Speaking from my own heart now, on style . . . following three installments from Erik Routley on contemporary “pop” styles from decades ago. . . .
I might still perk up when song quality is the subject of Christian discussion, but, frankly, I grew weary of assessments of musical style several years ago. ¹
In my corner of Christendom, I was part of the move toward including contemporary music before it was common knowledge that there were “worship wars” going on, and I stayed in those trenches for a decade or more. I went to conferences, and I consumed music products, and I thought, and I wrote. I wrote and arranged songs, and I wrote letters and e-mails to others, in dialogue about songs and the worship of the church. I published a digest on worship (a good deal of material about church music) that ended up going to a mailing list of nearly 200. I visited churches of other stripes . . . oh, did I visit churches . . . sometimes 2 or 3 in a day. I created transparencies (later, PowerPoints) and supplemental songbooks. (A finance/treasurer deacon-friend expressed a little good-natured jealousy, because he perceived I was deacon-ing in ways that mattered more for the kingdom than the things he, the official deacon, was doing.)
Now, my eyes gloss over when people talk enthusiastically about new songs (or older songs, for that matter). The new songs I’ve seen used haven’t done anything more for the souls, over the long haul, than the good, older songs had. I mentally and spiritually turn away from any discussions in which believers even begin to hint that one style group might be set over another. It’s all so terribly “old hat.” Often, those discussing things like this don’t even know whereof they speak, anyway.
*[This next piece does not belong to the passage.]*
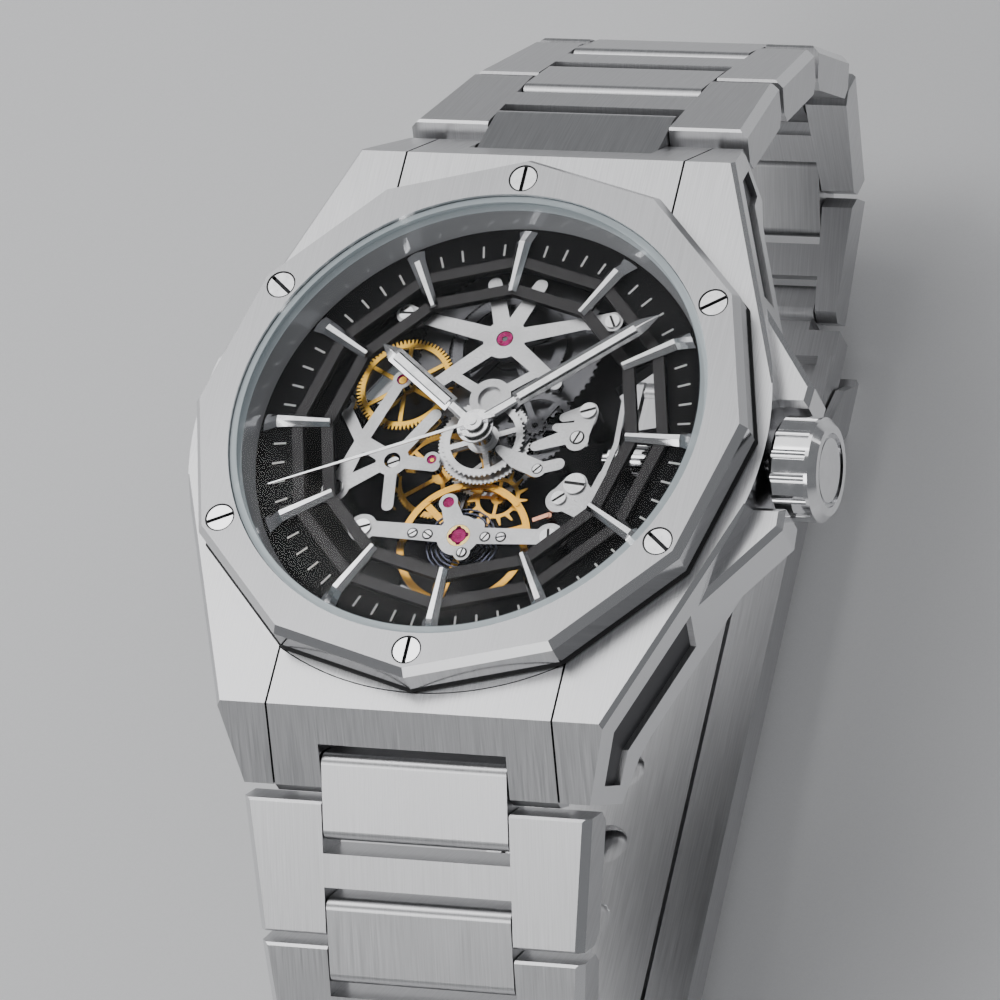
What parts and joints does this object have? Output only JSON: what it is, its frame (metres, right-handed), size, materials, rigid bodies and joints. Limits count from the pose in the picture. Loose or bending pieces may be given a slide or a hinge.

Yeah, there’s that “cultural relevance” thing, but I find no lasting value in the pursuit of contemporary music. Nor do I find that the tiny number of stalwarts who have steadfastly dug in around true hymns are any more spiritually minded, overall, than the other group. This latter group is probably more classy and more staid (read: less likely to have body piercings or tattoos or to wear skinny jeans), but not necessarily more God-minded. I certainly reserve no first-class berth on the kingdom train for those who were weaned on Stamps-Baxter music or who find 19th-century gospel songs and heaven songs to express soul-longings better than either the “contemporary” type or the “hymn” type.
While I was more actively advocating songs written in our era, I never abandoned a love of the time-tested poetry of hymns. (Here, “hymns” refers to a large group of songs that excludes gospel songs with a “refrain” or “chorus.”) I miss the full-hearted, full-harmonied singing of the likes of . . .
O Sacred Head
Lord of All Being, Throned Afar
Father of Mercies
Jesus, the Very Thought of Thee
Father and Friend, Thy Light, Thy Love
Holy, Holy, Holy
In fact, my weary soul longs for songs like those. Remember, please, that I love some of the newer songs, and I advocated them for quite a while. I’ve written more songs myself in a contemporary Christian style than in a hymnic style. But the above songs are what my soul needs now. They also happen to be hymns in every sense of the word. I wouldn’t say that all the musical particulars of all those songs are equal in terms of quality, but they are of similar musical style and form. And I miss them, because no one sings them, and I miss them. (Did I mention that I miss them?)
B. Casey, 5/17/15
[To be continued]
¹ There are other subjects of which I’m just as weary, for different reasons. Try women’s roles, sermons, fellowship meals, church signs, and the King James version, for starters.